> [JOB]:
Pick out and copy every line below that has the word "lifts".

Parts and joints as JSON:
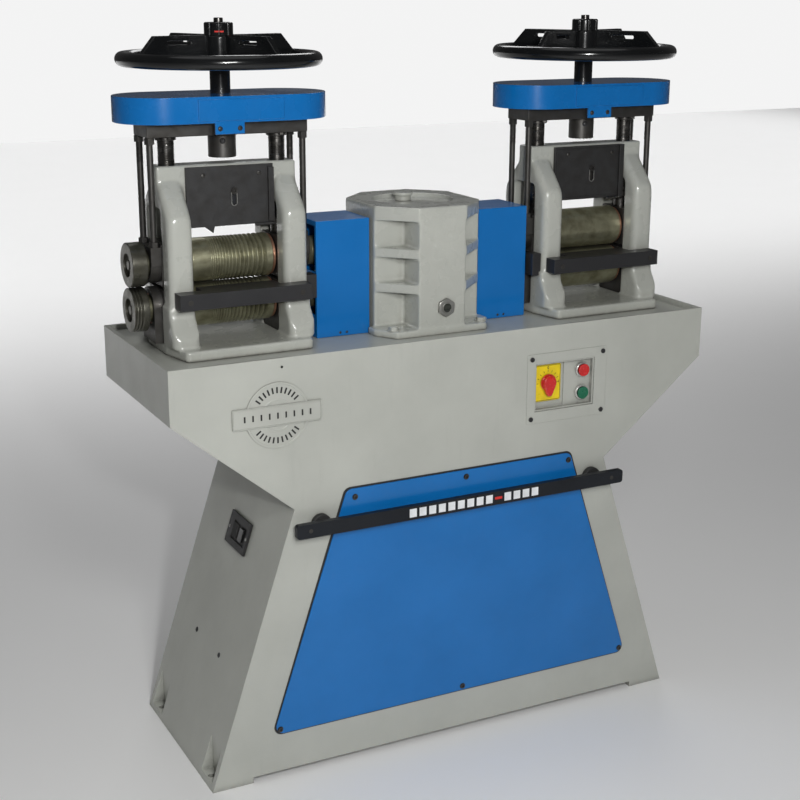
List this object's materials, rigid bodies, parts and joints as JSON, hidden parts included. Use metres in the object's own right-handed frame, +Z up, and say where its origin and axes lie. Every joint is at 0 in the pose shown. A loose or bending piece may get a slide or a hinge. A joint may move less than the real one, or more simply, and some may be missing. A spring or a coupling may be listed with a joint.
{
  "type": "double-head rolling mill",
  "caption": "Floor-standing powered rolling mill for jewellery work: T-shaped stand, gearbox tower and two roll heads, each screwed down by a handwheel.",
  "frame": {"origin": "on the floor under the middle of the stand, at the centre of its four anchor holes", "axes": "+X along the machine towards the switches, +Y to the back, +Z up"},
  "size_m": [1.206, 0.433, 1.445],
  "materials": {
    "grey_paint": "satin enamel",
    "blue_paint": "gloss enamel",
    "black_paint": "gloss enamel",
    "rubber_seal": "matt",
    "black_plastic": "matt",
    "bright_steel": "plated",
    "yellow_plastic": "gloss",
    "red_plastic": "gloss",
    "green_plastic": "gloss",
    "dark_steel": "blackened",
    "bronze": "machined",
    "roll_steel": "ground and oiled"
  },
  "bodies": {
    "stand": {"stand_body": "grey_paint", "badge_disc": "grey_paint", "power_inlet": "black_plastic", "front_panel": "blue_paint", "panel_gasket": "rubber_seal", "control_plate": "grey_paint", "isolator_plate": "yellow_plastic", "button_collars": "bright_steel", "bar_standoffs": "black_paint", "gearbox_tower": "grey_paint", "filler_plug": "grey_paint", "sight_glass": "bright_steel", "guard_left": "blue_paint", "guard_right": "blue_paint", "guard_brackets": "black_paint", "housing_left": "grey_paint", "front_plate_left": "dark_steel", "feed_table_left": "black_paint", "lower_chocks_left": "dark_steel", "lower_bushes_left": "bronze", "housing_right": "grey_paint", "front_plate_right": "dark_steel", "feed_table_right": "black_paint", "lower_chocks_right": "dark_steel", "lower_bushes_right": "bronze"},
    "screwdown_left": {"crosshead_left": "dark_steel", "gear_cover_left": "blue_paint", "pressure_screws_left": "dark_steel", "hanger_rods_left": "dark_steel", "upper_chocks_left": "dark_steel", "upper_bushes_left": "bronze"},
    "wheel_left": {"handwheel_left": "black_paint"},
    "screwdown_right": {"crosshead_right": "dark_steel", "gear_cover_right": "blue_paint", "pressure_screws_right": "dark_steel", "hanger_rods_right": "dark_steel", "upper_chocks_right": "dark_steel", "upper_bushes_right": "bronze"},
    "wheel_right": {"handwheel_right": "black_paint"},
    "roll_upper_left": {"upper_roll_left": "roll_steel", "upper_disc_left": "roll_steel"},
    "roll_lower_left": {"lower_roll_left": "roll_steel", "lower_disc_left": "roll_steel"},
    "roll_upper_right": {"upper_roll_right": "roll_steel"},
    "roll_lower_right": {"lower_roll_right": "roll_steel"},
    "push_bar": {"emergency_bar": "black_paint"},
    "start_plunger": {"start_button": "green_plastic"},
    "stop_plunger": {"stop_button": "red_plastic"},
    "isolator_handle": {"isolator_knob": "red_plastic"}
  },
  "joints": [
    {"name": "crosshead_left", "type": "slide", "parent": "stand", "child": "screwdown_left", "axis": [0, 0, 1], "range_m": [-0.001, 0.01]},
    {"name": "wheel_left", "type": "hinge", "parent": "screwdown_left", "child": "wheel_left", "pos_m": [-0.4, 0, 1.373], "axis": [0, 0, 1], "range_deg": [-144, 1440]},
    {"name": "crosshead_right", "type": "slide", "parent": "stand", "child": "screwdown_right", "axis": [0, 0, 1], "range_m": [-0.001, 0.01]},
    {"name": "wheel_right", "type": "hinge", "parent": "screwdown_right", "child": "wheel_right", "pos_m": [0.4, 0, 1.373], "axis": [0, 0, 1], "range_deg": [-144, 1440]},
    {"name": "roll_lower_left", "type": "hinge", "parent": "stand", "child": "roll_lower_left", "pos_m": [-0.4, 0, 0.92075], "axis": [1, 0, 0], "continuous": true},
    {"name": "roll_upper_left", "type": "hinge", "parent": "screwdown_left", "child": "roll_upper_left", "pos_m": [-0.4, 0, 1.00525], "axis": [1, 0, 0], "continuous": true},
    {"name": "roll_lower_right", "type": "hinge", "parent": "stand", "child": "roll_lower_right", "pos_m": [0.4, 0, 0.92075], "axis": [1, 0, 0], "continuous": true},
    {"name": "roll_upper_right", "type": "hinge", "parent": "screwdown_right", "child": "roll_upper_right", "pos_m": [0.4, 0, 1.00525], "axis": [1, 0, 0], "continuous": true},
    {"name": "push_bar", "type": "slide", "parent": "stand", "child": "push_bar", "axis": [0, 1, 0], "range_m": [0, 0.006], "stiffness_N_per_m": 2000},
    {"name": "start_button", "type": "slide", "parent": "stand", "child": "start_plunger", "axis": [0, 1, 0], "range_m": [0, 0.004], "stiffness_N_per_m": 600},
    {"name": "stop_button", "type": "slide", "parent": "stand", "child": "stop_plunger", "axis": [0, 1, 0], "range_m": [0, 0.004], "stiffness_N_per_m": 600},
    {"name": "isolator", "type": "hinge", "parent": "stand", "child": "isolator_handle", "pos_m": [0.211, -0.19, 0.73], "axis": [0, 1, 0], "range_deg": [0, 90]}
  ],
  "couplings": [
    {"joint": "crosshead_left", "follows": "wheel_left", "m_per_rad": 0.00039788},
    {"joint": "crosshead_right", "follows": "wheel_right", "m_per_rad": 0.00039788},
    {"joint": "roll_upper_left", "follows": "roll_lower_left", "ratio": -1},
    {"joint": "roll_lower_right", "follows": "roll_lower_left", "ratio": 1},
    {"joint": "roll_upper_right", "follows": "roll_lower_left", "ratio": -1}
  ]
}
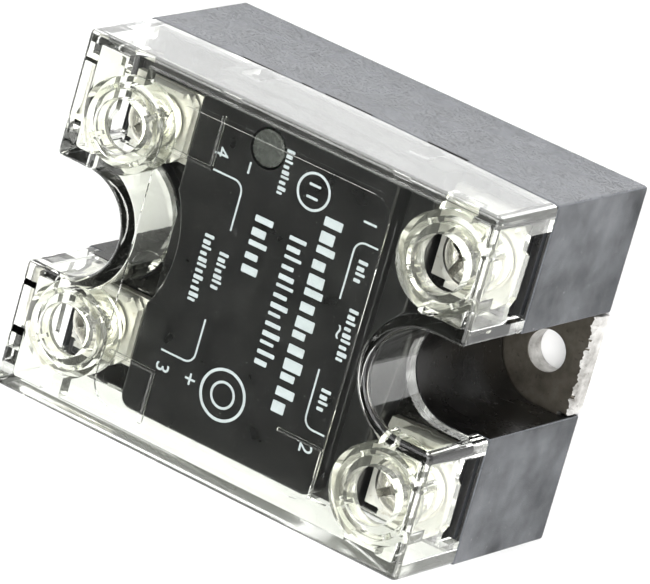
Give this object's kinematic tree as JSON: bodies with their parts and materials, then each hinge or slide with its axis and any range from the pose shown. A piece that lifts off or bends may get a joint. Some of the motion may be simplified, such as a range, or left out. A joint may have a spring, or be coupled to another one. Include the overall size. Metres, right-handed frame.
{
  "type": "solid state relay",
  "caption": "Panel-mount solid state relay: black potted housing on a metal base plate, notched at both ends for mounting screws, with screw terminals under a clear clip-on cover.",
  "frame": {"origin": "centre of the underside of the base plate", "axes": "+X along the length from the input terminals to the output terminals, +Y towards the status light, +Z out of the panel towards the clear cover"},
  "size_m": [0.0582, 0.0448, 0.0328],
  "materials": {
    "black_plastic": "moulded, lightly scuffed",
    "clear_plastic": "clear polycarbonate with a faint yellow-green tint",
    "frosted_plastic": "translucent grey light pipe",
    "red_plastic": "tinted lamp body",
    "aluminium": "bare plate with a sheared edge",
    "nickel": "bright nickel plating",
    "steel": "zinc-bright steel",
    "copper": "bare copper",
    "alumina": "fired white ceramic tile",
    "silicon": "polished dark die",
    "fibreglass": "green solder mask",
    "capacitor_case": "moulded box case",
    "resistor_body": "lacquered film resistor",
    "resin": "black casting resin"
  },
  "bodies": {
    "relay_base": {"housing": "black_plastic", "optocoupler": "black_plastic", "status_lens": "frosted_plastic", "status_led": "red_plastic", "base_plate": "aluminium", "terminal_lug_1": "nickel", "terminal_lug_2": "nickel", "terminal_lug_3": "nickel", "terminal_lug_4": "nickel", "captive_nut_1": "steel", "captive_nut_2": "steel", "captive_nut_3": "steel", "captive_nut_4": "steel", "die_strap_a": "copper", "die_strap_b": "copper", "gate_pin_a": "copper", "gate_pin_b": "copper", "ceramic_substrate": "alumina", "thyristor_die_a": "silicon", "thyristor_die_b": "silicon", "control_board": "fibreglass", "snubber_capacitor": "capacitor_case", "snubber_resistor": "resistor_body", "input_resistor": "resistor_body", "potting_compound": "resin"},
    "cover": {"clear_cover": "clear_plastic"},
    "clamp_1": {"clamp_plate_1": "nickel"},
    "screw_1": {"terminal_screw_1": "nickel"},
    "clamp_2": {"clamp_plate_2": "nickel"},
    "screw_2": {"terminal_screw_2": "nickel"},
    "clamp_3": {"clamp_plate_3": "nickel"},
    "screw_3": {"terminal_screw_3": "nickel"},
    "clamp_4": {"clamp_plate_4": "nickel"},
    "screw_4": {"terminal_screw_4": "nickel"}
  },
  "joints": [
    {"name": "cover_lift", "type": "slide", "parent": "relay_base", "child": "cover", "axis": [0, 0, 1], "range_m": [0, 0.02]},
    {"name": "clamp_lift_1", "type": "slide", "parent": "relay_base", "child": "clamp_1", "axis": [0, 0, 1], "range_m": [0, 0.0028]},
    {"name": "screw_turn_1", "type": "hinge", "parent": "clamp_1", "child": "screw_1", "pos_m": [0.0229, 0.0143, 0.0252], "axis": [0, 0, 1], "range_deg": [0, 1440]},
    {"name": "clamp_lift_2", "type": "slide", "parent": "relay_base", "child": "clamp_2", "axis": [0, 0, 1], "range_m": [0, 0.0028]},
    {"name": "screw_turn_2", "type": "hinge", "parent": "clamp_2", "child": "screw_2", "pos_m": [0.0229, -0.0143, 0.0252], "axis": [0, 0, 1], "range_deg": [0, 1440]},
    {"name": "clamp_lift_3", "type": "slide", "parent": "relay_base", "child": "clamp_3", "axis": [0, 0, 1], "range_m": [0, 0.0024]},
    {"name": "screw_turn_3", "type": "hinge", "parent": "clamp_3", "child": "screw_3", "pos_m": [-0.022, -0.0128, 0.0252], "axis": [0, 0, 1], "range_deg": [0, 1440]},
    {"name": "clamp_lift_4", "type": "slide", "parent": "relay_base", "child": "clamp_4", "axis": [0, 0, 1], "range_m": [0, 0.0024]},
    {"name": "screw_turn_4", "type": "hinge", "parent": "clamp_4", "child": "screw_4", "pos_m": [-0.022, 0.0128, 0.0252], "axis": [0, 0, 1], "range_deg": [0, 1440]}
  ],
  "couplings": [
    {"joint": "screw_turn_1", "follows": "clamp_lift_1", "rad_per_m": 8976},
    {"joint": "screw_turn_2", "follows": "clamp_lift_2", "rad_per_m": 8976},
    {"joint": "screw_turn_3", "follows": "clamp_lift_3", "rad_per_m": 10472},
    {"joint": "screw_turn_4", "follows": "clamp_lift_4", "rad_per_m": 10472}
  ]
}
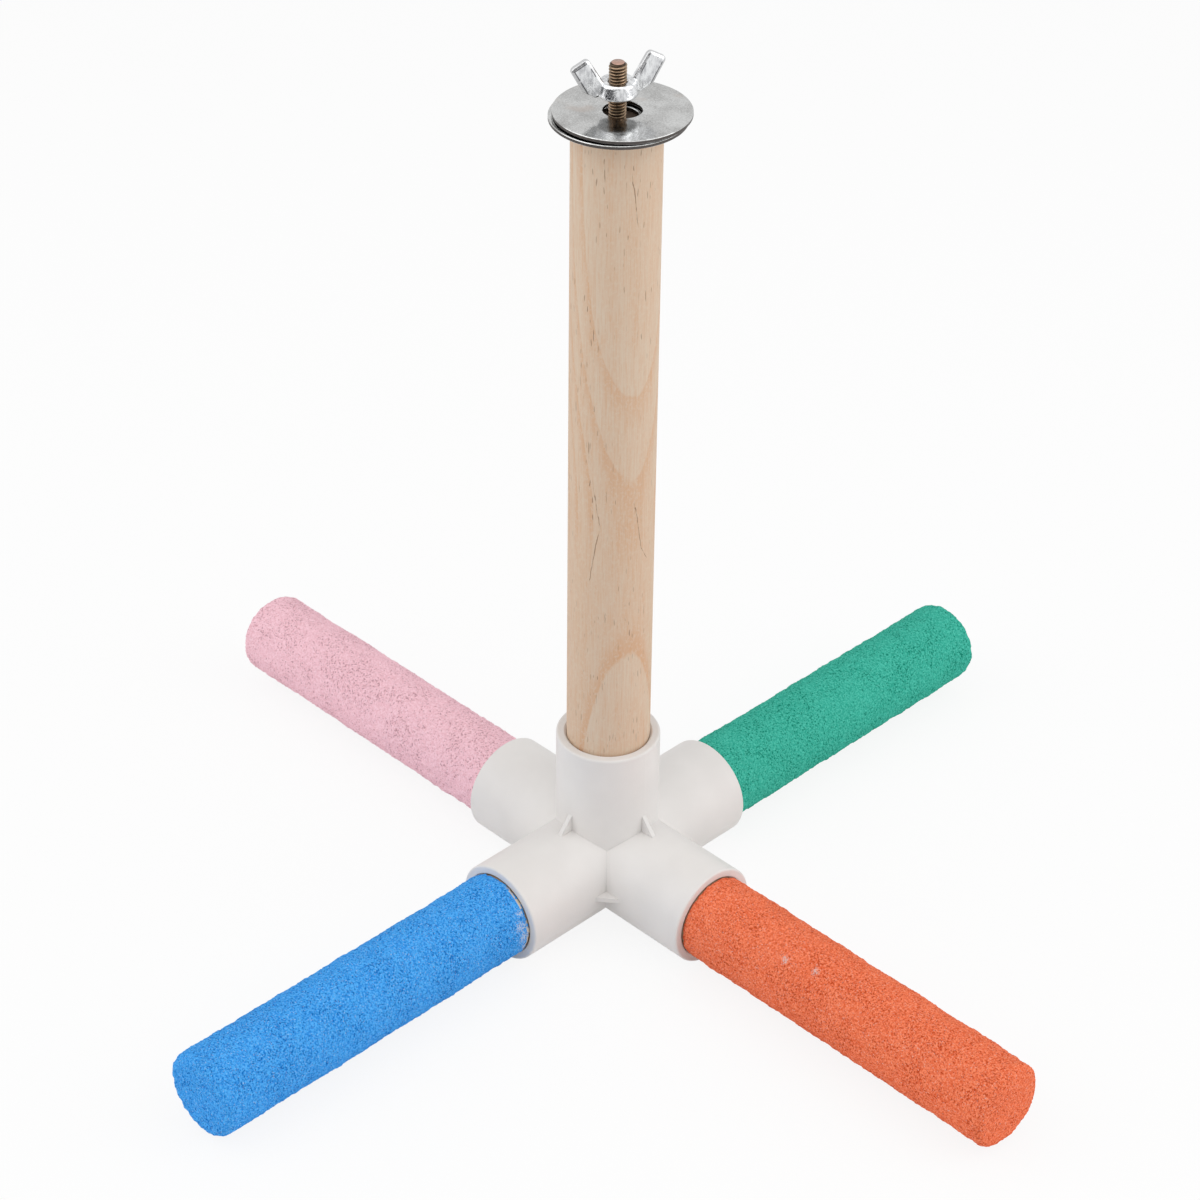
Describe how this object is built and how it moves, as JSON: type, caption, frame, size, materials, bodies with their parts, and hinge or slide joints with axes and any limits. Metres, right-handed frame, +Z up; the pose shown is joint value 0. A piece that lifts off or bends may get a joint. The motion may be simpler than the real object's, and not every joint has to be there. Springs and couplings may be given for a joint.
{
  "type": "bird perch",
  "caption": "Cage-mounted bird perch: a wooden upright in a white pipe fitting, coloured sand-coated perches in a cross, and a stud with wide washers and a wing nut on top.",
  "frame": {"origin": "under the middle of the fitting, on the surface that the sockets stand on", "axes": "+Z up along the upright; the perches point along -Y (blue), +X (orange), +Y (green) and -X (pink)"},
  "size_m": [0.2556, 0.2556, 0.2246],
  "materials": {
    "white_plastic": "satin",
    "bare_pine": "sanded, unvarnished",
    "perch_wood": "sanded, unvarnished",
    "bronze_plated_steel": "yellow-bronze plating",
    "galvanised_steel": "galvanised",
    "bright_zinc": "bright plated casting",
    "blue_sand": "coarse sand coat",
    "orange_sand": "coarse sand coat",
    "green_sand": "coarse sand coat",
    "pink_sand": "coarse sand coat"
  },
  "bodies": {
    "fitting": {"connector": "white_plastic"},
    "upright": {"upright_dowel": "bare_pine", "hanger_bolt": "bronze_plated_steel"},
    "lower_washer": {"lower_washer": "galvanised_steel"},
    "upper_washer": {"upper_washer": "galvanised_steel"},
    "wing_nut": {"wing_nut": "bright_zinc"},
    "blue_perch": {"blue_core": "perch_wood", "blue_coat": "blue_sand"},
    "orange_perch": {"orange_core": "perch_wood", "orange_coat": "orange_sand"},
    "green_perch": {"green_core": "perch_wood", "green_coat": "green_sand"},
    "pink_perch": {"pink_core": "perch_wood", "pink_coat": "pink_sand"}
  },
  "joints": [
    {"name": "upright_pull", "type": "slide", "parent": "fitting", "child": "upright", "axis": [0, 0, 1], "range_m": [0, 0.02]},
    {"name": "wing_nut_turn", "type": "hinge", "parent": "upright", "child": "lower_washer", "pos_m": [0, 0, 0.21045], "axis": [0, 0, 1], "range_deg": [-1620, 3240]},
    {"name": "wing_nut_travel", "type": "slide", "parent": "lower_washer", "child": "wing_nut", "axis": [0, 0, 1], "range_m": [-0.00315, 0.0063]},
    {"name": "upper_washer_lift", "type": "slide", "parent": "upright", "child": "upper_washer", "axis": [0, 0, 1], "range_m": [0, 0.0031]},
    {"name": "blue_pull", "type": "slide", "parent": "fitting", "child": "blue_perch", "axis": [0, -1, 0], "range_m": [0, 0.02]},
    {"name": "orange_pull", "type": "slide", "parent": "fitting", "child": "orange_perch", "axis": [1, 0, 0], "range_m": [0, 0.02]},
    {"name": "green_pull", "type": "slide", "parent": "fitting", "child": "green_perch", "axis": [0, 1, 0], "range_m": [0, 0.02]},
    {"name": "pink_pull", "type": "slide", "parent": "fitting", "child": "pink_perch", "axis": [-1, 0, 0], "range_m": [0, 0.02]}
  ],
  "couplings": [
    {"joint": "wing_nut_travel", "follows": "wing_nut_turn", "m_per_rad": 0.00011141}
  ]
}
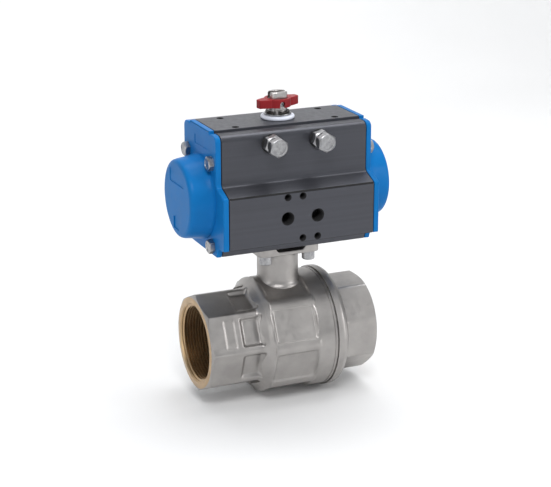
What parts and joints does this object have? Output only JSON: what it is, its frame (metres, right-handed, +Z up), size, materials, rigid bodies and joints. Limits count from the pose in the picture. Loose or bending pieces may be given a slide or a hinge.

> [COMPLETED TASK]:
Give this object's kinematic tree as JSON: bodies with their parts and materials, then each hinge or slide with its axis and any range from the pose shown. A piece that lifts off or bends may get a joint. Some of the motion may be simplified, such as a range, or left out. A joint may have a spring, or be coupled to another one. Include the overall size. Metres, right-handed frame.
Describe how this object is built and how it moves, as JSON: type, caption, frame, size, materials, bodies with their parts, and hinge or slide joints with axes and any limits. Metres, right-handed frame, +Z up; the pose shown is joint value 0. A piece that lifts off or bends may get a joint. The motion may be simpler than the real object's, and not every joint has to be there. Springs and couplings may be given for a joint.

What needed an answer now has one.